### Stated goal:
Quote every line below exactly as it reads.

### Record set:
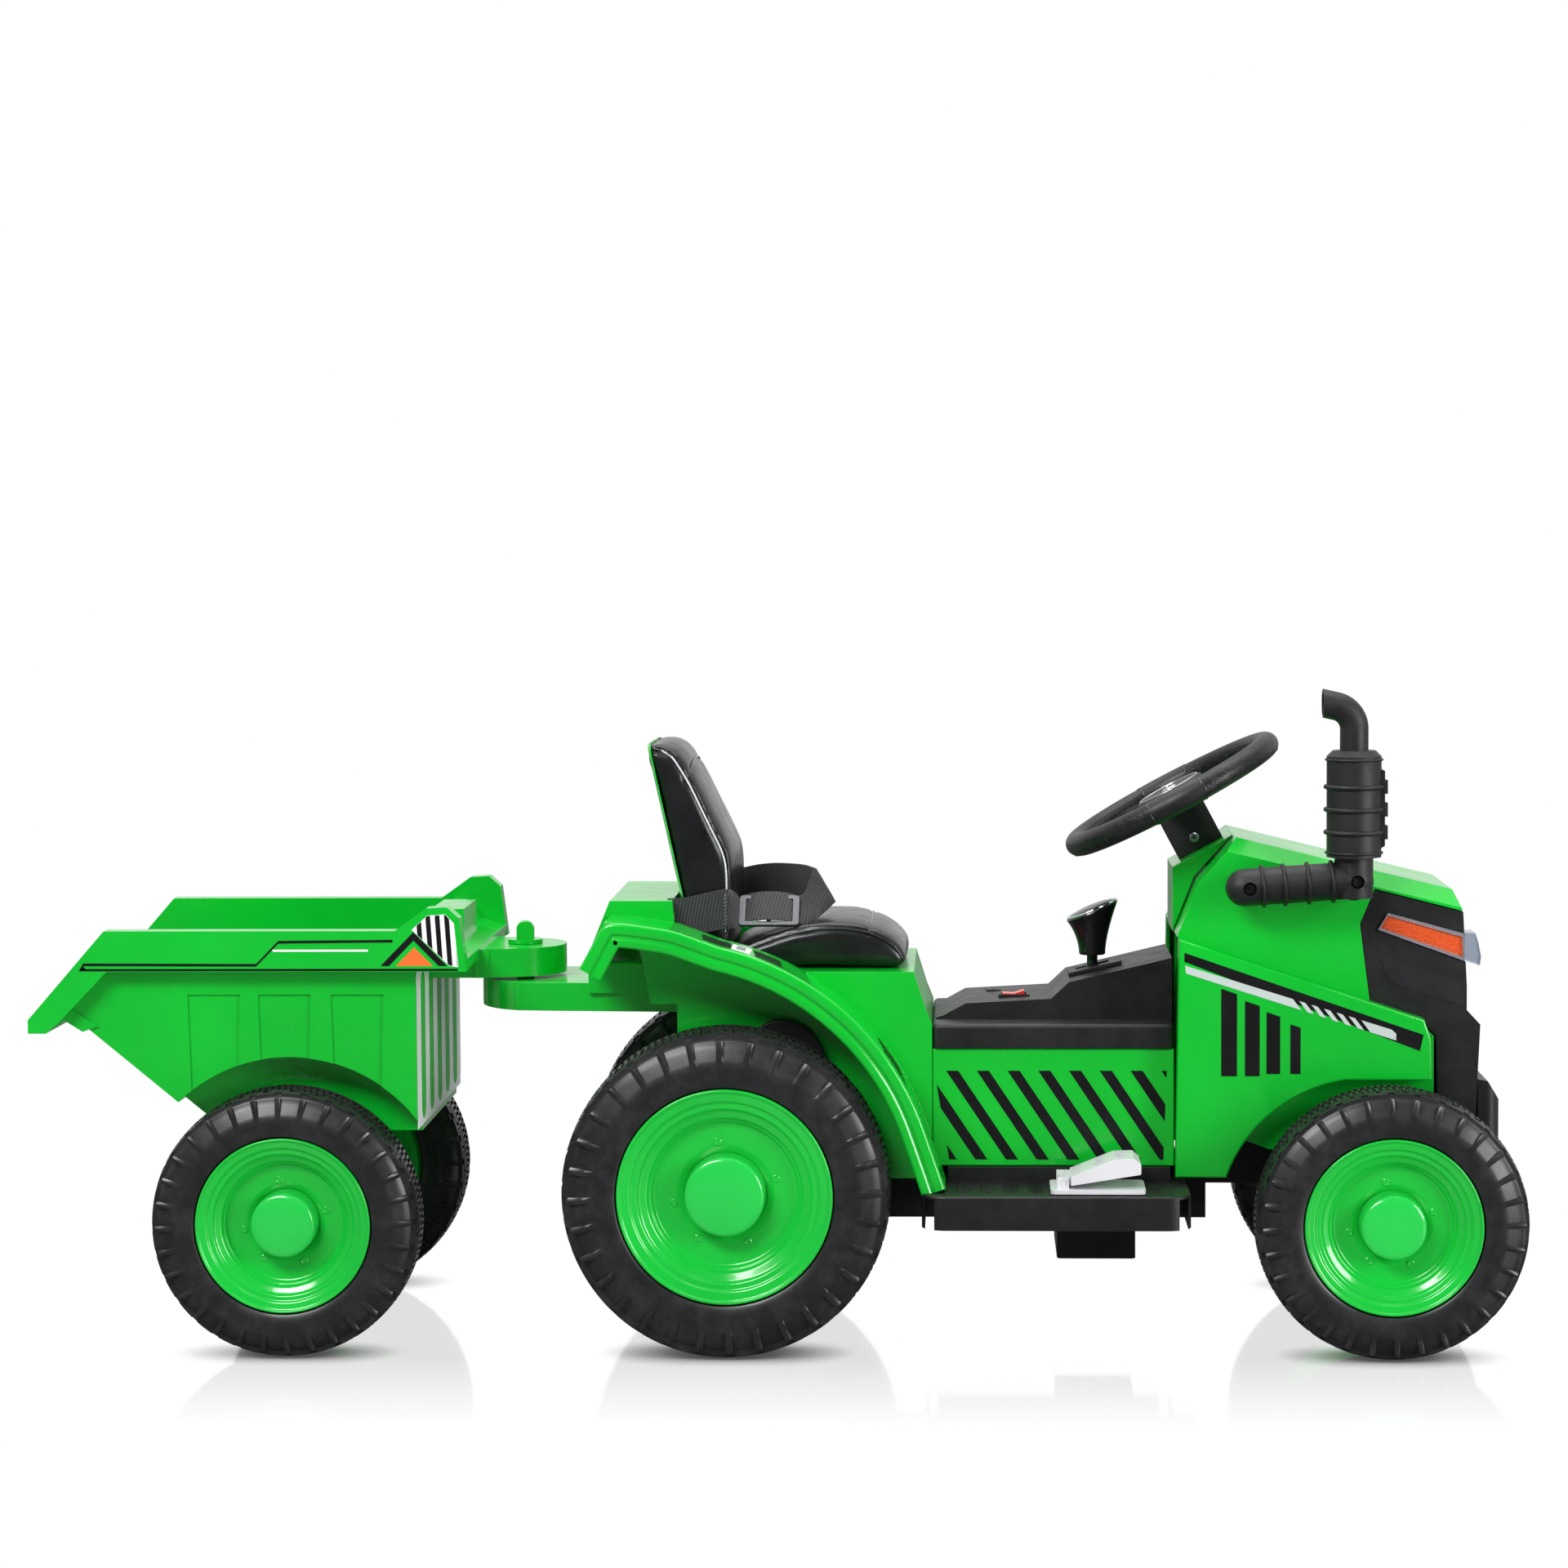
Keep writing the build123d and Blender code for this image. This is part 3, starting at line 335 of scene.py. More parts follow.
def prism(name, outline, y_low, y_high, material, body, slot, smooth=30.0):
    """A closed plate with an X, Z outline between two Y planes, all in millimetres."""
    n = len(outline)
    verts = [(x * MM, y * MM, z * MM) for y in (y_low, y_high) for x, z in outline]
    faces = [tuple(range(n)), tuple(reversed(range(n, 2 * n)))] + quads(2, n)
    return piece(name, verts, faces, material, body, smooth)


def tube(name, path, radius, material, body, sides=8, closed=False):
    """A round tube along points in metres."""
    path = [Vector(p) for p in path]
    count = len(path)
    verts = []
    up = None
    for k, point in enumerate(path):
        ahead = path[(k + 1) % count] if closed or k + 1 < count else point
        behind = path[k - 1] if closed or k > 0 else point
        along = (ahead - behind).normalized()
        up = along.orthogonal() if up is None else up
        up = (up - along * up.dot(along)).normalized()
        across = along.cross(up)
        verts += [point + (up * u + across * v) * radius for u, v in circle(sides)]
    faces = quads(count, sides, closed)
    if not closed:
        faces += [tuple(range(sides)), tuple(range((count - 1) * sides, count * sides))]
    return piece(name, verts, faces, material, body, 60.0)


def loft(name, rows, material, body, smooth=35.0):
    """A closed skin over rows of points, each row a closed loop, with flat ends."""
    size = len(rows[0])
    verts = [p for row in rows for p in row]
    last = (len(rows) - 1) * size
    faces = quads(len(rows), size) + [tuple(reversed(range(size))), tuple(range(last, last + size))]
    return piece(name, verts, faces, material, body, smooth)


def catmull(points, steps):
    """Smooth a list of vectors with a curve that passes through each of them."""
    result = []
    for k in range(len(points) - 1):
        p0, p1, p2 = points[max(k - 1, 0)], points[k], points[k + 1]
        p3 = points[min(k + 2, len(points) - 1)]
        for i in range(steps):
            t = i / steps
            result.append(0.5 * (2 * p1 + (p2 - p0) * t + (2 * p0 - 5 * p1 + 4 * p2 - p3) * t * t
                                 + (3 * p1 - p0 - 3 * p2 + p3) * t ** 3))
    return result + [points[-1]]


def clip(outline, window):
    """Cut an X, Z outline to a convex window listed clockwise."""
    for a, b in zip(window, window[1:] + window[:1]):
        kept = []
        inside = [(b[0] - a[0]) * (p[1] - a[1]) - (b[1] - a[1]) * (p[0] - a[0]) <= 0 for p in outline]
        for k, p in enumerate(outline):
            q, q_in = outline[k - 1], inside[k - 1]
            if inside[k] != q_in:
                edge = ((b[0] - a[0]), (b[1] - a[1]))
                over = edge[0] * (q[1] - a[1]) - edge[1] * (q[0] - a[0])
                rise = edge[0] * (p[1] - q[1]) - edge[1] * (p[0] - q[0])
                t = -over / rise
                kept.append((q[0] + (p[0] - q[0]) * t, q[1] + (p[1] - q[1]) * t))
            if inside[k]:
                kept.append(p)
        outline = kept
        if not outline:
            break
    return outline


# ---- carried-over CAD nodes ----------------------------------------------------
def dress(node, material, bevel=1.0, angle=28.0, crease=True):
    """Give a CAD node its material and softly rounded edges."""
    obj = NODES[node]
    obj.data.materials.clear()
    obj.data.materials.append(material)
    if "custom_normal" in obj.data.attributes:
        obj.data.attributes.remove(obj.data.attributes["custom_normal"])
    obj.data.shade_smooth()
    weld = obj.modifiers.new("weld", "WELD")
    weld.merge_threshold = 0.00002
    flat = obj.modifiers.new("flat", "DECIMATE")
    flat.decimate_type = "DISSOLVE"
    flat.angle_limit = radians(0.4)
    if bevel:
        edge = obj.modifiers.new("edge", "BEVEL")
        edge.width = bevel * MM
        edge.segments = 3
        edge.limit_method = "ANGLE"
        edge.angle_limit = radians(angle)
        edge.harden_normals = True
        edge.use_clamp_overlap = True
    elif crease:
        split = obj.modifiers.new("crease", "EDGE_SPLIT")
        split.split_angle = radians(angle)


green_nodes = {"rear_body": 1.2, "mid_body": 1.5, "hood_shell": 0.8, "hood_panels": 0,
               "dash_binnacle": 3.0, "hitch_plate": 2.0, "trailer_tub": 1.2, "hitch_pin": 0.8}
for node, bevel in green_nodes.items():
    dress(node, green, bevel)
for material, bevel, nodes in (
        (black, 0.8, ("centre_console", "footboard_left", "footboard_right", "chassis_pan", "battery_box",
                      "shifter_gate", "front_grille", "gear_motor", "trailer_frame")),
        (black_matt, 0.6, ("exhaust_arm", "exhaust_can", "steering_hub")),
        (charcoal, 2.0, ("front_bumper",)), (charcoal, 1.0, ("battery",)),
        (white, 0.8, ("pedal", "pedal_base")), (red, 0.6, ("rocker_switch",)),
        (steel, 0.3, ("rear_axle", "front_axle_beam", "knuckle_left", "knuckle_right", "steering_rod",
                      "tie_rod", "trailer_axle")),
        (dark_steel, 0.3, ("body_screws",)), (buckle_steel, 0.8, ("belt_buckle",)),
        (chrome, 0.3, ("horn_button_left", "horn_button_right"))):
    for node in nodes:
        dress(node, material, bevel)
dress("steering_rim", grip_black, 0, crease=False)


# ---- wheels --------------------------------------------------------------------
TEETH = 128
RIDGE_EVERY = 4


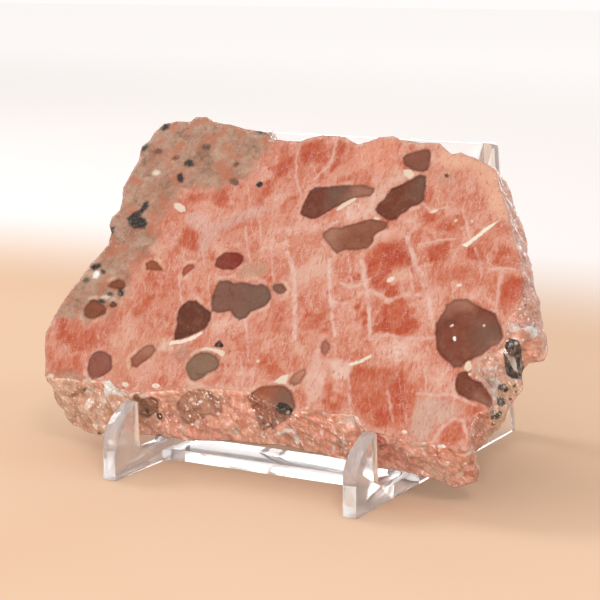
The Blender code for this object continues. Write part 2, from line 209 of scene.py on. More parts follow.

### Exercise output:
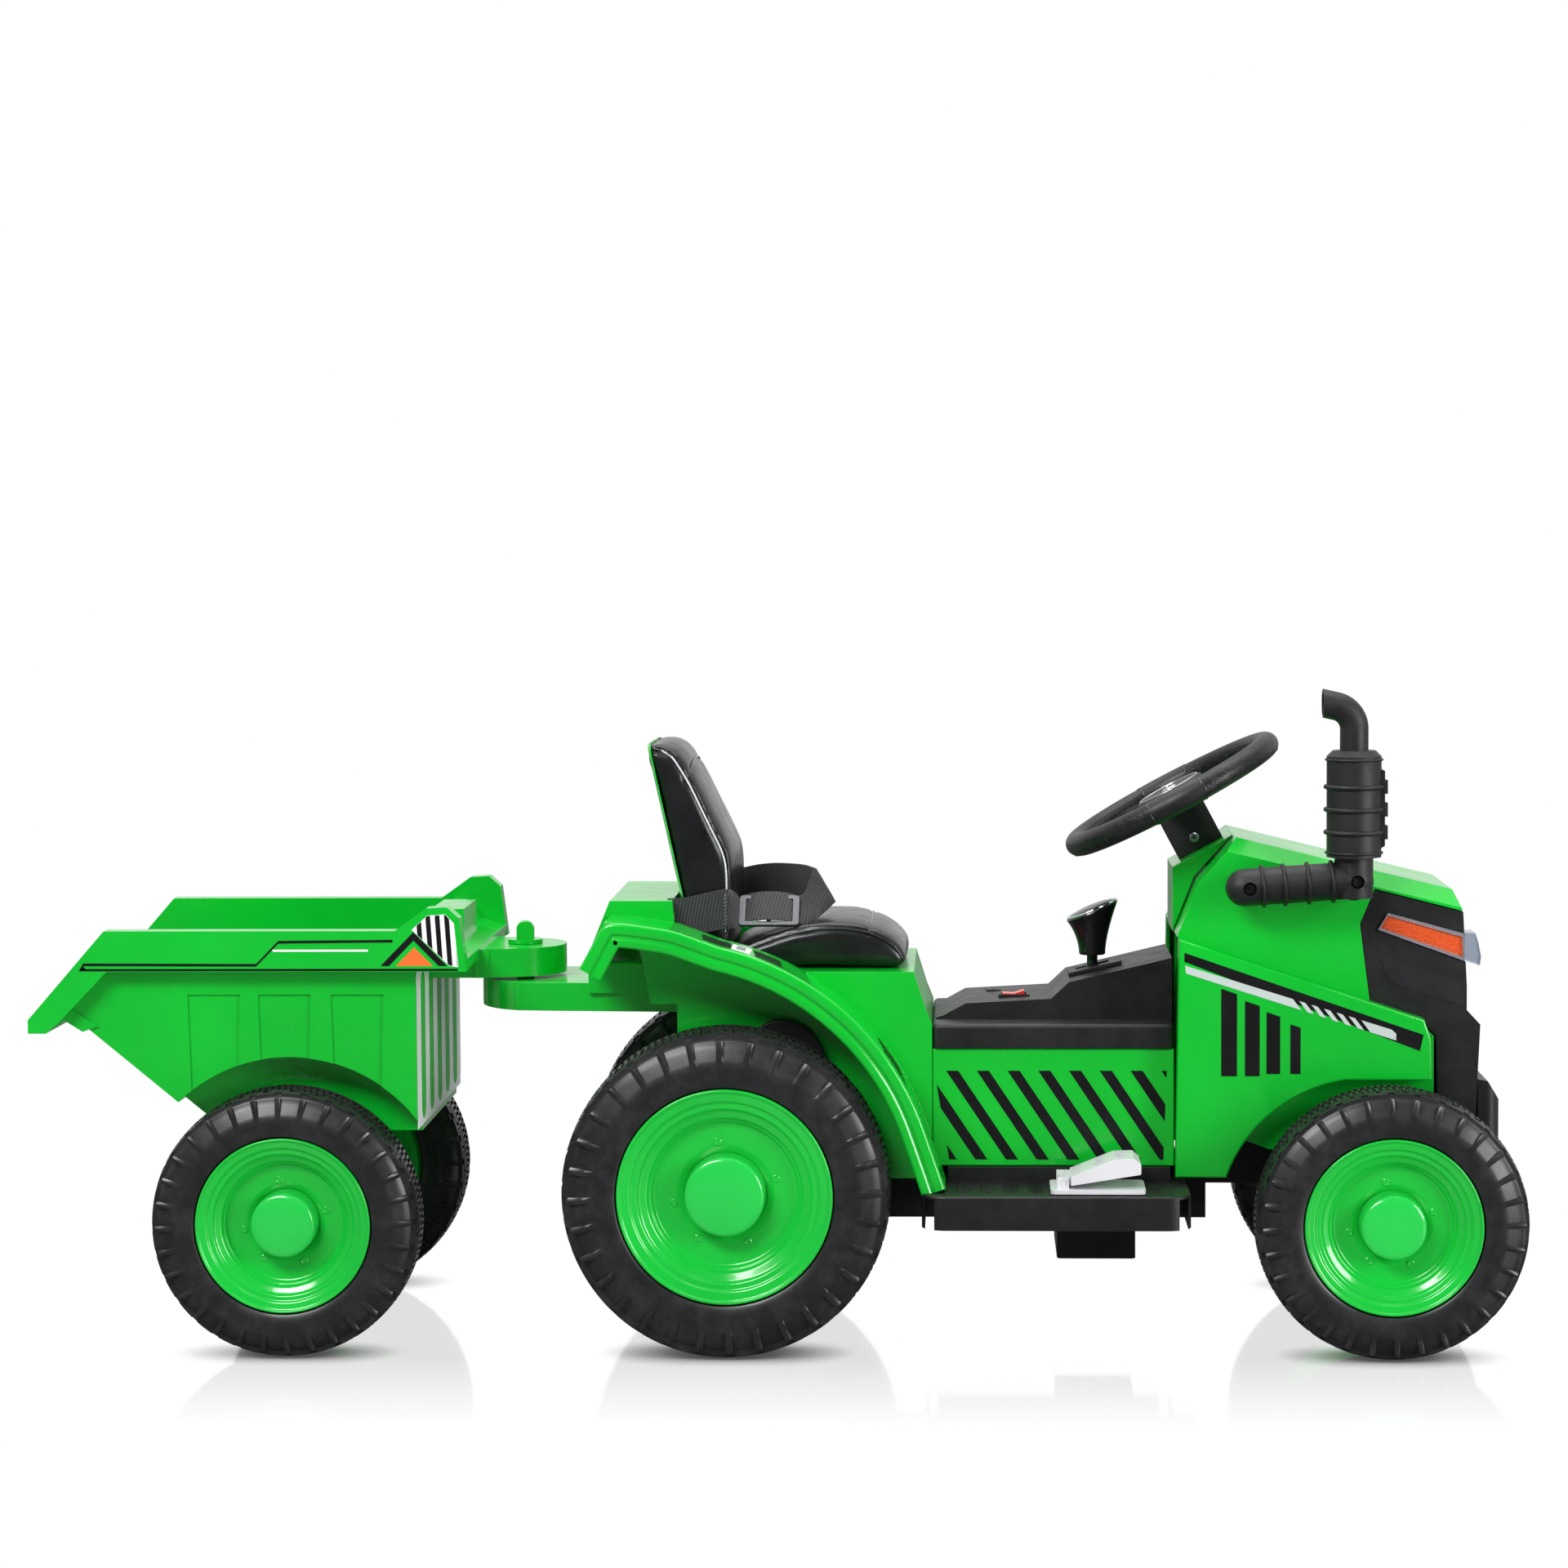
Keep writing the build123d and Blender code for this image. This is part 3, starting at line 335 of scene.py. More parts follow.
def prism(name, outline, y_low, y_high, material, body, slot, smooth=30.0):
    """A closed plate with an X, Z outline between two Y planes, all in millimetres."""
    n = len(outline)
    verts = [(x * MM, y * MM, z * MM) for y in (y_low, y_high) for x, z in outline]
    faces = [tuple(range(n)), tuple(reversed(range(n, 2 * n)))] + quads(2, n)
    return piece(name, verts, faces, material, body, smooth)


def tube(name, path, radius, material, body, sides=8, closed=False):
    """A round tube along points in metres."""
    path = [Vector(p) for p in path]
    count = len(path)
    verts = []
    up = None
    for k, point in enumerate(path):
        ahead = path[(k + 1) % count] if closed or k + 1 < count else point
        behind = path[k - 1] if closed or k > 0 else point
        along = (ahead - behind).normalized()
        up = along.orthogonal() if up is None else up
        up = (up - along * up.dot(along)).normalized()
        across = along.cross(up)
        verts += [point + (up * u + across * v) * radius for u, v in circle(sides)]
    faces = quads(count, sides, closed)
    if not closed:
        faces += [tuple(range(sides)), tuple(range((count - 1) * sides, count * sides))]
    return piece(name, verts, faces, material, body, 60.0)


def loft(name, rows, material, body, smooth=35.0):
    """A closed skin over rows of points, each row a closed loop, with flat ends."""
    size = len(rows[0])
    verts = [p for row in rows for p in row]
    last = (len(rows) - 1) * size
    faces = quads(len(rows), size) + [tuple(reversed(range(size))), tuple(range(last, last + size))]
    return piece(name, verts, faces, material, body, smooth)


def catmull(points, steps):
    """Smooth a list of vectors with a curve that passes through each of them."""
    result = []
    for k in range(len(points) - 1):
        p0, p1, p2 = points[max(k - 1, 0)], points[k], points[k + 1]
        p3 = points[min(k + 2, len(points) - 1)]
        for i in range(steps):
            t = i / steps
            result.append(0.5 * (2 * p1 + (p2 - p0) * t + (2 * p0 - 5 * p1 + 4 * p2 - p3) * t * t
                                 + (3 * p1 - p0 - 3 * p2 + p3) * t ** 3))
    return result + [points[-1]]


def clip(outline, window):
    """Cut an X, Z outline to a convex window listed clockwise."""
    for a, b in zip(window, window[1:] + window[:1]):
        kept = []
        inside = [(b[0] - a[0]) * (p[1] - a[1]) - (b[1] - a[1]) * (p[0] - a[0]) <= 0 for p in outline]
        for k, p in enumerate(outline):
            q, q_in = outline[k - 1], inside[k - 1]
            if inside[k] != q_in:
                edge = ((b[0] - a[0]), (b[1] - a[1]))
                over = edge[0] * (q[1] - a[1]) - edge[1] * (q[0] - a[0])
                rise = edge[0] * (p[1] - q[1]) - edge[1] * (p[0] - q[0])
                t = -over / rise
                kept.append((q[0] + (p[0] - q[0]) * t, q[1] + (p[1] - q[1]) * t))
            if inside[k]:
                kept.append(p)
        outline = kept
        if not outline:
            break
    return outline


# ---- carried-over CAD nodes ----------------------------------------------------
def dress(node, material, bevel=1.0, angle=28.0, crease=True):
    """Give a CAD node its material and softly rounded edges."""
    obj = NODES[node]
    obj.data.materials.clear()
    obj.data.materials.append(material)
    if "custom_normal" in obj.data.attributes:
        obj.data.attributes.remove(obj.data.attributes["custom_normal"])
    obj.data.shade_smooth()
    weld = obj.modifiers.new("weld", "WELD")
    weld.merge_threshold = 0.00002
    flat = obj.modifiers.new("flat", "DECIMATE")
    flat.decimate_type = "DISSOLVE"
    flat.angle_limit = radians(0.4)
    if bevel:
        edge = obj.modifiers.new("edge", "BEVEL")
        edge.width = bevel * MM
        edge.segments = 3
        edge.limit_method = "ANGLE"
        edge.angle_limit = radians(angle)
        edge.harden_normals = True
        edge.use_clamp_overlap = True
    elif crease:
        split = obj.modifiers.new("crease", "EDGE_SPLIT")
        split.split_angle = radians(angle)


green_nodes = {"rear_body": 1.2, "mid_body": 1.5, "hood_shell": 0.8, "hood_panels": 0,
               "dash_binnacle": 3.0, "hitch_plate": 2.0, "trailer_tub": 1.2, "hitch_pin": 0.8}
for node, bevel in green_nodes.items():
    dress(node, green, bevel)
for material, bevel, nodes in (
        (black, 0.8, ("centre_console", "footboard_left", "footboard_right", "chassis_pan", "battery_box",
                      "shifter_gate", "front_grille", "gear_motor", "trailer_frame")),
        (black_matt, 0.6, ("exhaust_arm", "exhaust_can", "steering_hub")),
        (charcoal, 2.0, ("front_bumper",)), (charcoal, 1.0, ("battery",)),
        (white, 0.8, ("pedal", "pedal_base")), (red, 0.6, ("rocker_switch",)),
        (steel, 0.3, ("rear_axle", "front_axle_beam", "knuckle_left", "knuckle_right", "steering_rod",
                      "tie_rod", "trailer_axle")),
        (dark_steel, 0.3, ("body_screws",)), (buckle_steel, 0.8, ("belt_buckle",)),
        (chrome, 0.3, ("horn_button_left", "horn_button_right"))):
    for node in nodes:
        dress(node, material, bevel)
dress("steering_rim", grip_black, 0, crease=False)


# ---- wheels --------------------------------------------------------------------
TEETH = 128
RIDGE_EVERY = 4


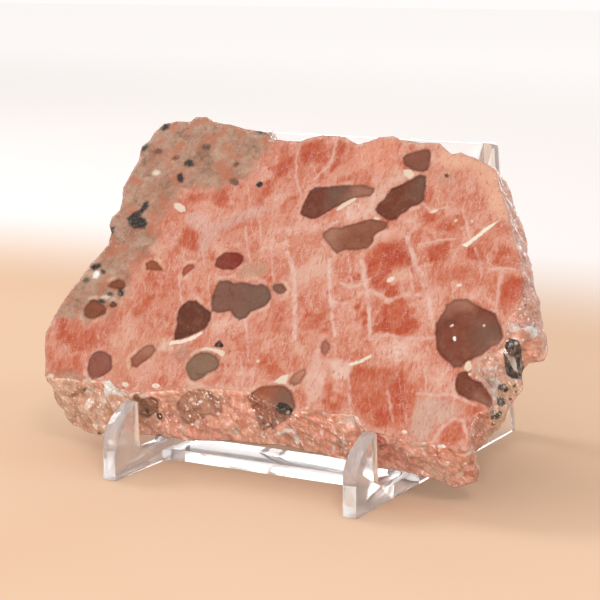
The Blender code for this object continues. Write part 2, from line 209 of scene.py on. More parts follow.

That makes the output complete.